■ What the exercise asks
Write out each record again exactly as it stands.

■ Materials provided
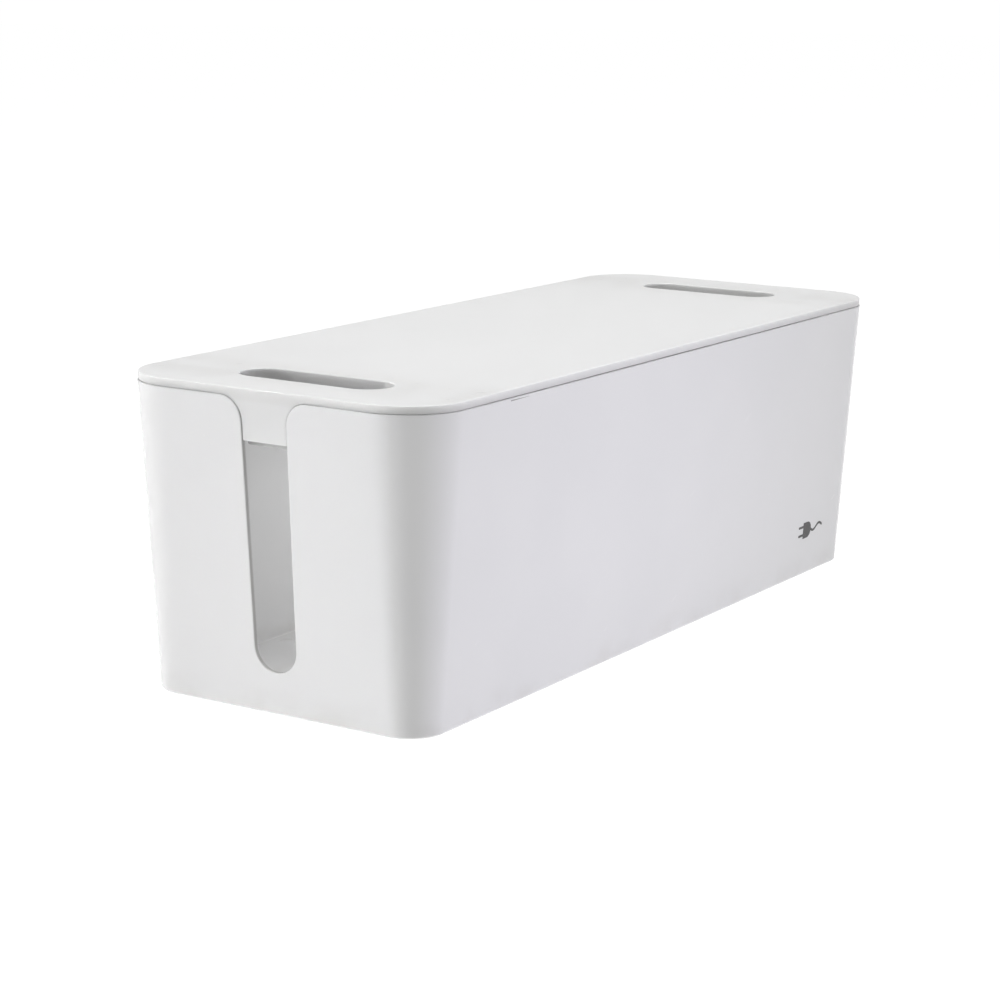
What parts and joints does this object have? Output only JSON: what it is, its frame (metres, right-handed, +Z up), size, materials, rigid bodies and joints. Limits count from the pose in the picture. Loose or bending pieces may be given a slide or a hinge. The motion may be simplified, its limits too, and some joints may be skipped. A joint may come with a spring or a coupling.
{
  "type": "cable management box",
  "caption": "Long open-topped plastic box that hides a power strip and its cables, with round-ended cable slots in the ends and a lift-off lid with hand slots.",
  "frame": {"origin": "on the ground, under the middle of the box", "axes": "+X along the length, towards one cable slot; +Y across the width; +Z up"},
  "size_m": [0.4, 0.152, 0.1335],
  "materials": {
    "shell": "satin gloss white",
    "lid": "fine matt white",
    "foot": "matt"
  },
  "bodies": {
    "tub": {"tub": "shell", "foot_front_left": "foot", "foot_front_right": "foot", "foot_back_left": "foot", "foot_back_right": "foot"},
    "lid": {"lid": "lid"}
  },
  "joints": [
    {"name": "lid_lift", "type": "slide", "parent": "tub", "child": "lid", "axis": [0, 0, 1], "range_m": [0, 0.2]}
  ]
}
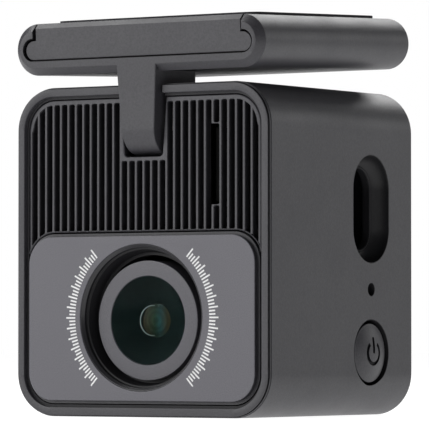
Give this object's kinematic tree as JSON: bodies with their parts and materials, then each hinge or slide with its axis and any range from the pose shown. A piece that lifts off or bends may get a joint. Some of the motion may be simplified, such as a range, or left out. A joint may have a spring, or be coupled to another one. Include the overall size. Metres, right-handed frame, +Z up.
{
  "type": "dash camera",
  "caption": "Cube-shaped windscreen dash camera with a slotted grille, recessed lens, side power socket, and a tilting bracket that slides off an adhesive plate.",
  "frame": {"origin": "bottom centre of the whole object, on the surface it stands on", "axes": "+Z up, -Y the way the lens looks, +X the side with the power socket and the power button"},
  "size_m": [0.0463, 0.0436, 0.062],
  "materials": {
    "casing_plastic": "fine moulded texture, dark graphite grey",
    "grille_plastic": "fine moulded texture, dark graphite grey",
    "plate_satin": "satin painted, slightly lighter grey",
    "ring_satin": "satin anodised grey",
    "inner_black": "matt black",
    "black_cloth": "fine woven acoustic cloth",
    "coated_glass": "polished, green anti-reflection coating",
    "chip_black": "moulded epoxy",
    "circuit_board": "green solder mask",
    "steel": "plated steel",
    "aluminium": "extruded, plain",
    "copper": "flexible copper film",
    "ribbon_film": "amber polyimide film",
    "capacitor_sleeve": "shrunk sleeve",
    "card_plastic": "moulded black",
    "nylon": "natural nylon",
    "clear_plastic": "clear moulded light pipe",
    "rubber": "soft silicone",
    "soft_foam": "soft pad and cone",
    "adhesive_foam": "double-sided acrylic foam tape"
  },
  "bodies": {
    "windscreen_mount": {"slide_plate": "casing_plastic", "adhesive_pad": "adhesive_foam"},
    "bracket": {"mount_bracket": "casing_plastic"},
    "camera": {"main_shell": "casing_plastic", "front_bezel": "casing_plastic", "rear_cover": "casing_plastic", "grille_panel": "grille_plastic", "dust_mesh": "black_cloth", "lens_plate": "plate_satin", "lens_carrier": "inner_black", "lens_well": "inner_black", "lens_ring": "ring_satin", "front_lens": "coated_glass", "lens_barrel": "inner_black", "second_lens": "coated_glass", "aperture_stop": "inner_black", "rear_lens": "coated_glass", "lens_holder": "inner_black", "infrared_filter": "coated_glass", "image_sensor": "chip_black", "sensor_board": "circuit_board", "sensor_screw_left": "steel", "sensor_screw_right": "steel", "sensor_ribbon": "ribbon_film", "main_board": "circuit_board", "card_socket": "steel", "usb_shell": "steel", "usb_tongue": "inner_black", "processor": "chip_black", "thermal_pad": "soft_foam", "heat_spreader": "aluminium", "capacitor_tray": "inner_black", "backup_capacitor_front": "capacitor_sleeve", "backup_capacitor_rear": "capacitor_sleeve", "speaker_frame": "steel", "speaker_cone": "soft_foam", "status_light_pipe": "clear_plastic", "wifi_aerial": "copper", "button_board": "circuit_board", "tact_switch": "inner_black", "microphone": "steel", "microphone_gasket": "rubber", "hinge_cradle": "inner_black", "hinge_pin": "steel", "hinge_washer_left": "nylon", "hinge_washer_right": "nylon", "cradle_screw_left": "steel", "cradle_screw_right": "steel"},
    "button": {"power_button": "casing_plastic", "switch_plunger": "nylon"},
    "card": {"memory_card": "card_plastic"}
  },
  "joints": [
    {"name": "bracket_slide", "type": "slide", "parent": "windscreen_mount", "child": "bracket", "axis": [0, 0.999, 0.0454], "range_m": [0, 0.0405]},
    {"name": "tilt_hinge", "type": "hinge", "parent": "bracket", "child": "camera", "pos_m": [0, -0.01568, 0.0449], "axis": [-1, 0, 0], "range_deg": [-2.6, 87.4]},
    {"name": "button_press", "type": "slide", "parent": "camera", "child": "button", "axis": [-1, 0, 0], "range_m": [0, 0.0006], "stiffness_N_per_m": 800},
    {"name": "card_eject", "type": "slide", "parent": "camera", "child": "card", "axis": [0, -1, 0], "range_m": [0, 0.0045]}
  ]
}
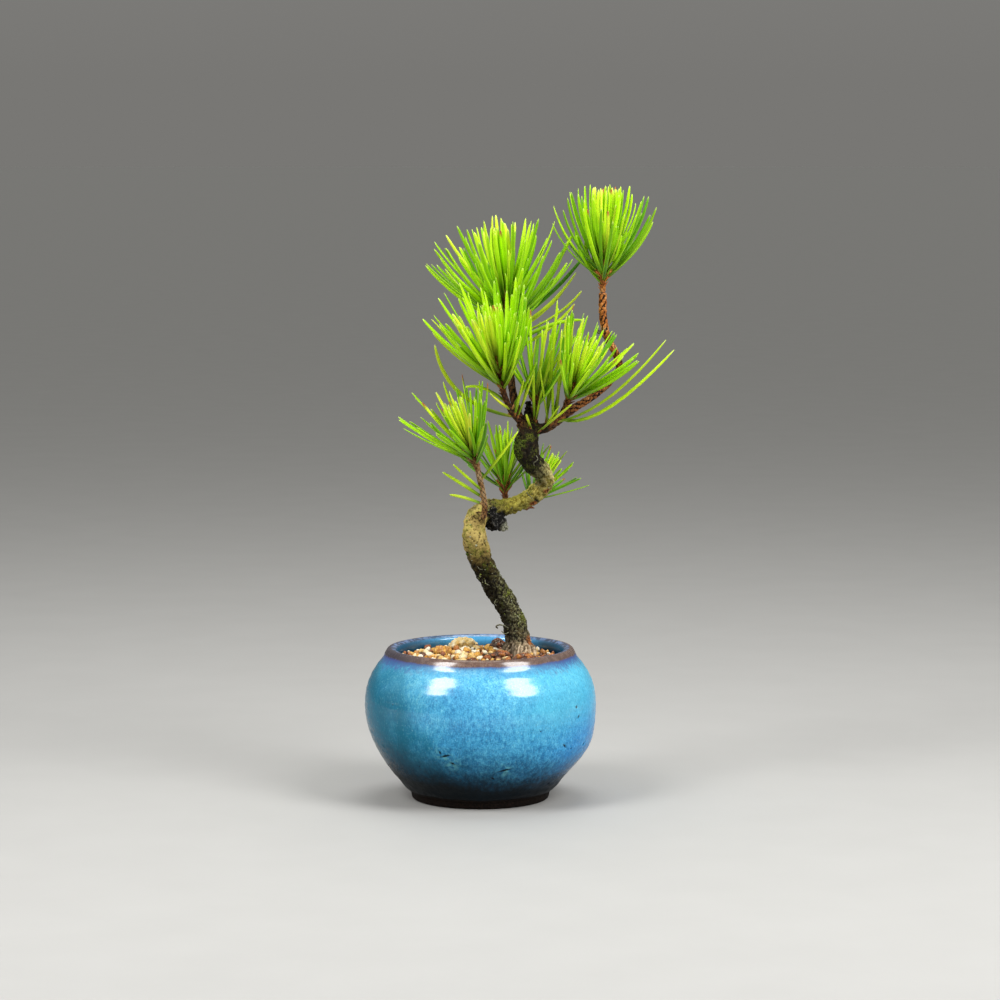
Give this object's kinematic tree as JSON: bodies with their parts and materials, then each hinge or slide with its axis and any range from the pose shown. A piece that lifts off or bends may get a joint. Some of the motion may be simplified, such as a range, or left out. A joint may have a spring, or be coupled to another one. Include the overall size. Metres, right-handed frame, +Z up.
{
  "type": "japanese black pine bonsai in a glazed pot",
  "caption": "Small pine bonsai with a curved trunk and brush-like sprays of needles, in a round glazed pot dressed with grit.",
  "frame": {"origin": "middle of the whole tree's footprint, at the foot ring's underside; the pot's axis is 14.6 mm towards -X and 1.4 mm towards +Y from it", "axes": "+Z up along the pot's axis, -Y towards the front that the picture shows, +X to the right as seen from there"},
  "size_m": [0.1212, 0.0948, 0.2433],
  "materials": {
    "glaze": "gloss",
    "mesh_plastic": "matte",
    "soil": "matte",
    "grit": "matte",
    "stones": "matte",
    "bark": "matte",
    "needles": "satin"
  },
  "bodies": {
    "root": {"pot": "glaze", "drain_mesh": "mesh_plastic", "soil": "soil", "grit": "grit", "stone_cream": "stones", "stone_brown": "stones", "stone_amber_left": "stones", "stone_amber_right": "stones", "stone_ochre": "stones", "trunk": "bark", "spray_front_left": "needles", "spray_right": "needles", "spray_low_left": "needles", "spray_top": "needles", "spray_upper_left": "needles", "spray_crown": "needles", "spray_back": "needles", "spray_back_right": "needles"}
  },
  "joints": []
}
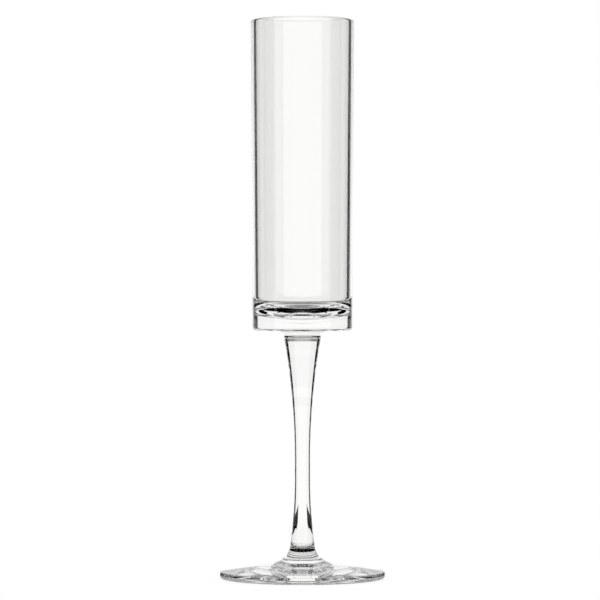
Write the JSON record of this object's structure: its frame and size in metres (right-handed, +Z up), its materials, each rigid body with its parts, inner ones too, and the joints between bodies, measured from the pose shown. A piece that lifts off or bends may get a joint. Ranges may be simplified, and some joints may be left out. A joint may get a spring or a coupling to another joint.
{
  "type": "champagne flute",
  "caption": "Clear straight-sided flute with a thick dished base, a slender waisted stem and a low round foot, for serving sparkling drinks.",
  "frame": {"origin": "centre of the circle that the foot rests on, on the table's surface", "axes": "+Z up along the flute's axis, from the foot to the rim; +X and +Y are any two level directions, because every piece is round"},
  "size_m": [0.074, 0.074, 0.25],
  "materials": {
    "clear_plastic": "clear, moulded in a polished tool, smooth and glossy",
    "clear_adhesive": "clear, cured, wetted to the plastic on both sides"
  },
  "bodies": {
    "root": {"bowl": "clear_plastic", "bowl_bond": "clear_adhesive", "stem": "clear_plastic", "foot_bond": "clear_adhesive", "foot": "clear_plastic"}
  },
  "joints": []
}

■ Written answer
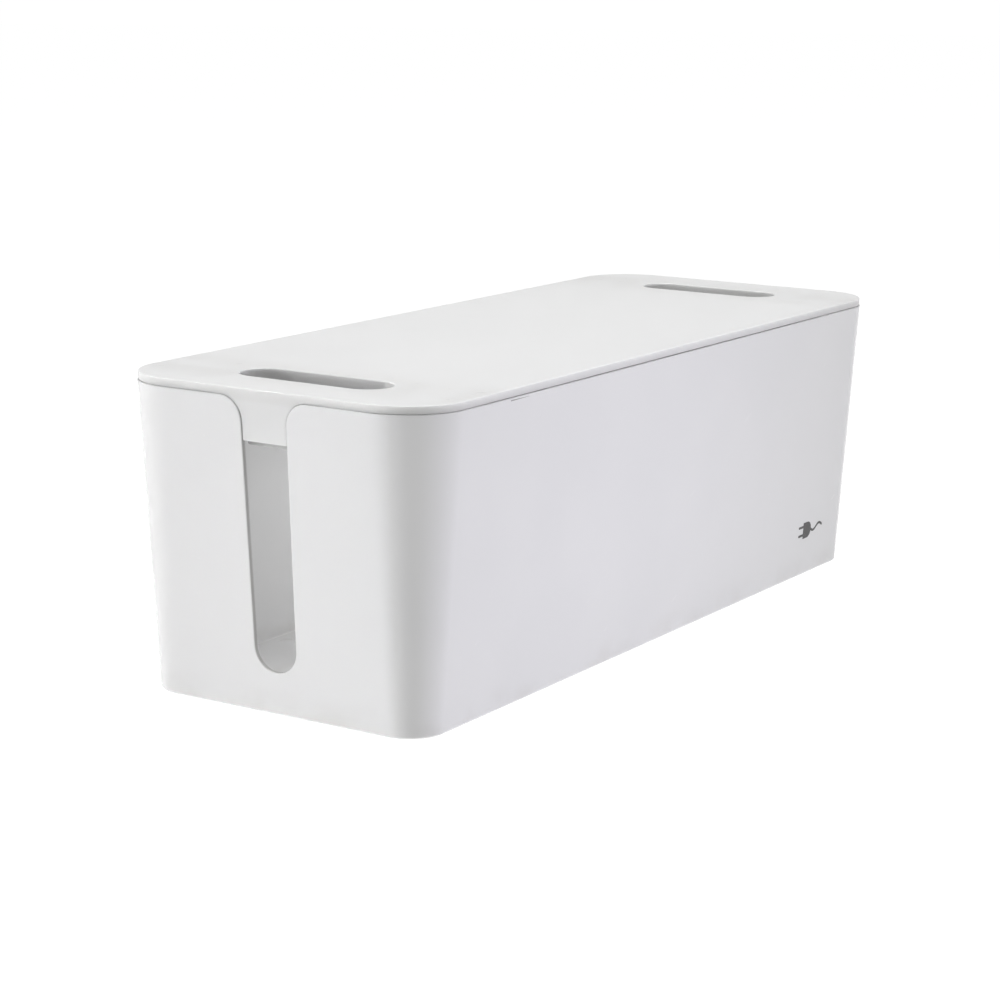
What parts and joints does this object have? Output only JSON: what it is, its frame (metres, right-handed, +Z up), size, materials, rigid bodies and joints. Limits count from the pose in the picture. Loose or bending pieces may be given a slide or a hinge. The motion may be simplified, its limits too, and some joints may be skipped. A joint may come with a spring or a coupling.
{
  "type": "cable management box",
  "caption": "Long open-topped plastic box that hides a power strip and its cables, with round-ended cable slots in the ends and a lift-off lid with hand slots.",
  "frame": {"origin": "on the ground, under the middle of the box", "axes": "+X along the length, towards one cable slot; +Y across the width; +Z up"},
  "size_m": [0.4, 0.152, 0.1335],
  "materials": {
    "shell": "satin gloss white",
    "lid": "fine matt white",
    "foot": "matt"
  },
  "bodies": {
    "tub": {"tub": "shell", "foot_front_left": "foot", "foot_front_right": "foot", "foot_back_left": "foot", "foot_back_right": "foot"},
    "lid": {"lid": "lid"}
  },
  "joints": [
    {"name": "lid_lift", "type": "slide", "parent": "tub", "child": "lid", "axis": [0, 0, 1], "range_m": [0, 0.2]}
  ]
}
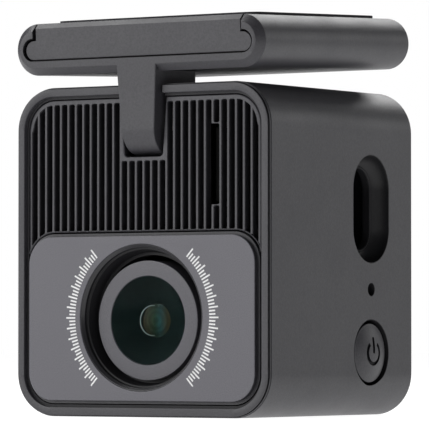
Give this object's kinematic tree as JSON: bodies with their parts and materials, then each hinge or slide with its axis and any range from the pose shown. A piece that lifts off or bends may get a joint. Some of the motion may be simplified, such as a range, or left out. A joint may have a spring, or be coupled to another one. Include the overall size. Metres, right-handed frame, +Z up.
{
  "type": "dash camera",
  "caption": "Cube-shaped windscreen dash camera with a slotted grille, recessed lens, side power socket, and a tilting bracket that slides off an adhesive plate.",
  "frame": {"origin": "bottom centre of the whole object, on the surface it stands on", "axes": "+Z up, -Y the way the lens looks, +X the side with the power socket and the power button"},
  "size_m": [0.0463, 0.0436, 0.062],
  "materials": {
    "casing_plastic": "fine moulded texture, dark graphite grey",
    "grille_plastic": "fine moulded texture, dark graphite grey",
    "plate_satin": "satin painted, slightly lighter grey",
    "ring_satin": "satin anodised grey",
    "inner_black": "matt black",
    "black_cloth": "fine woven acoustic cloth",
    "coated_glass": "polished, green anti-reflection coating",
    "chip_black": "moulded epoxy",
    "circuit_board": "green solder mask",
    "steel": "plated steel",
    "aluminium": "extruded, plain",
    "copper": "flexible copper film",
    "ribbon_film": "amber polyimide film",
    "capacitor_sleeve": "shrunk sleeve",
    "card_plastic": "moulded black",
    "nylon": "natural nylon",
    "clear_plastic": "clear moulded light pipe",
    "rubber": "soft silicone",
    "soft_foam": "soft pad and cone",
    "adhesive_foam": "double-sided acrylic foam tape"
  },
  "bodies": {
    "windscreen_mount": {"slide_plate": "casing_plastic", "adhesive_pad": "adhesive_foam"},
    "bracket": {"mount_bracket": "casing_plastic"},
    "camera": {"main_shell": "casing_plastic", "front_bezel": "casing_plastic", "rear_cover": "casing_plastic", "grille_panel": "grille_plastic", "dust_mesh": "black_cloth", "lens_plate": "plate_satin", "lens_carrier": "inner_black", "lens_well": "inner_black", "lens_ring": "ring_satin", "front_lens": "coated_glass", "lens_barrel": "inner_black", "second_lens": "coated_glass", "aperture_stop": "inner_black", "rear_lens": "coated_glass", "lens_holder": "inner_black", "infrared_filter": "coated_glass", "image_sensor": "chip_black", "sensor_board": "circuit_board", "sensor_screw_left": "steel", "sensor_screw_right": "steel", "sensor_ribbon": "ribbon_film", "main_board": "circuit_board", "card_socket": "steel", "usb_shell": "steel", "usb_tongue": "inner_black", "processor": "chip_black", "thermal_pad": "soft_foam", "heat_spreader": "aluminium", "capacitor_tray": "inner_black", "backup_capacitor_front": "capacitor_sleeve", "backup_capacitor_rear": "capacitor_sleeve", "speaker_frame": "steel", "speaker_cone": "soft_foam", "status_light_pipe": "clear_plastic", "wifi_aerial": "copper", "button_board": "circuit_board", "tact_switch": "inner_black", "microphone": "steel", "microphone_gasket": "rubber", "hinge_cradle": "inner_black", "hinge_pin": "steel", "hinge_washer_left": "nylon", "hinge_washer_right": "nylon", "cradle_screw_left": "steel", "cradle_screw_right": "steel"},
    "button": {"power_button": "casing_plastic", "switch_plunger": "nylon"},
    "card": {"memory_card": "card_plastic"}
  },
  "joints": [
    {"name": "bracket_slide", "type": "slide", "parent": "windscreen_mount", "child": "bracket", "axis": [0, 0.999, 0.0454], "range_m": [0, 0.0405]},
    {"name": "tilt_hinge", "type": "hinge", "parent": "bracket", "child": "camera", "pos_m": [0, -0.01568, 0.0449], "axis": [-1, 0, 0], "range_deg": [-2.6, 87.4]},
    {"name": "button_press", "type": "slide", "parent": "camera", "child": "button", "axis": [-1, 0, 0], "range_m": [0, 0.0006], "stiffness_N_per_m": 800},
    {"name": "card_eject", "type": "slide", "parent": "camera", "child": "card", "axis": [0, -1, 0], "range_m": [0, 0.0045]}
  ]
}
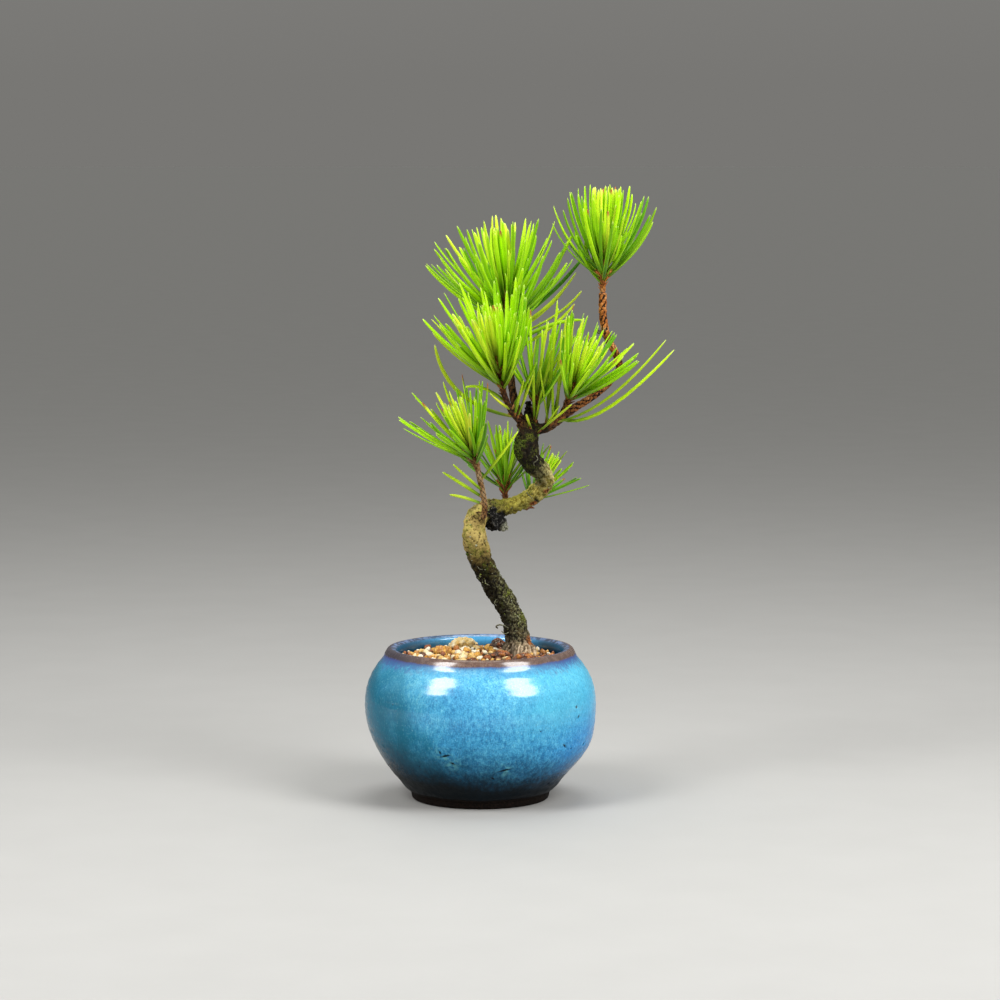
Give this object's kinematic tree as JSON: bodies with their parts and materials, then each hinge or slide with its axis and any range from the pose shown. A piece that lifts off or bends may get a joint. Some of the motion may be simplified, such as a range, or left out. A joint may have a spring, or be coupled to another one. Include the overall size. Metres, right-handed frame, +Z up.
{
  "type": "japanese black pine bonsai in a glazed pot",
  "caption": "Small pine bonsai with a curved trunk and brush-like sprays of needles, in a round glazed pot dressed with grit.",
  "frame": {"origin": "middle of the whole tree's footprint, at the foot ring's underside; the pot's axis is 14.6 mm towards -X and 1.4 mm towards +Y from it", "axes": "+Z up along the pot's axis, -Y towards the front that the picture shows, +X to the right as seen from there"},
  "size_m": [0.1212, 0.0948, 0.2433],
  "materials": {
    "glaze": "gloss",
    "mesh_plastic": "matte",
    "soil": "matte",
    "grit": "matte",
    "stones": "matte",
    "bark": "matte",
    "needles": "satin"
  },
  "bodies": {
    "root": {"pot": "glaze", "drain_mesh": "mesh_plastic", "soil": "soil", "grit": "grit", "stone_cream": "stones", "stone_brown": "stones", "stone_amber_left": "stones", "stone_amber_right": "stones", "stone_ochre": "stones", "trunk": "bark", "spray_front_left": "needles", "spray_right": "needles", "spray_low_left": "needles", "spray_top": "needles", "spray_upper_left": "needles", "spray_crown": "needles", "spray_back": "needles", "spray_back_right": "needles"}
  },
  "joints": []
}
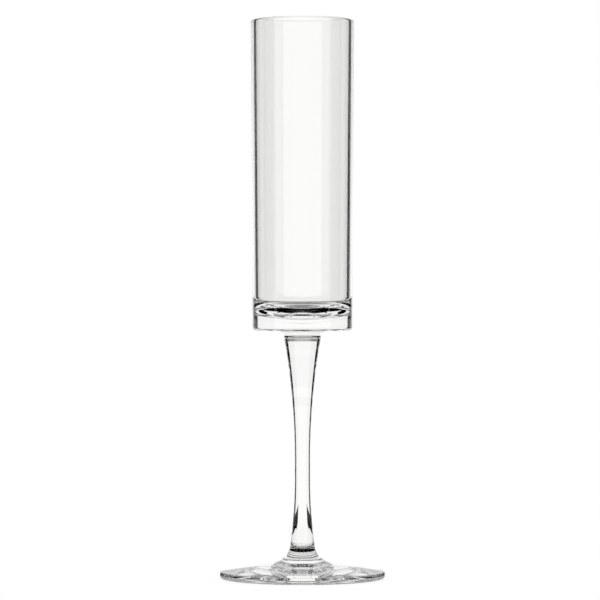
Write the JSON record of this object's structure: its frame and size in metres (right-handed, +Z up), its materials, each rigid body with its parts, inner ones too, and the joints between bodies, measured from the pose shown. A piece that lifts off or bends may get a joint. Ranges may be simplified, and some joints may be left out. A joint may get a spring or a coupling to another joint.
{
  "type": "champagne flute",
  "caption": "Clear straight-sided flute with a thick dished base, a slender waisted stem and a low round foot, for serving sparkling drinks.",
  "frame": {"origin": "centre of the circle that the foot rests on, on the table's surface", "axes": "+Z up along the flute's axis, from the foot to the rim; +X and +Y are any two level directions, because every piece is round"},
  "size_m": [0.074, 0.074, 0.25],
  "materials": {
    "clear_plastic": "clear, moulded in a polished tool, smooth and glossy",
    "clear_adhesive": "clear, cured, wetted to the plastic on both sides"
  },
  "bodies": {
    "root": {"bowl": "clear_plastic", "bowl_bond": "clear_adhesive", "stem": "clear_plastic", "foot_bond": "clear_adhesive", "foot": "clear_plastic"}
  },
  "joints": []
}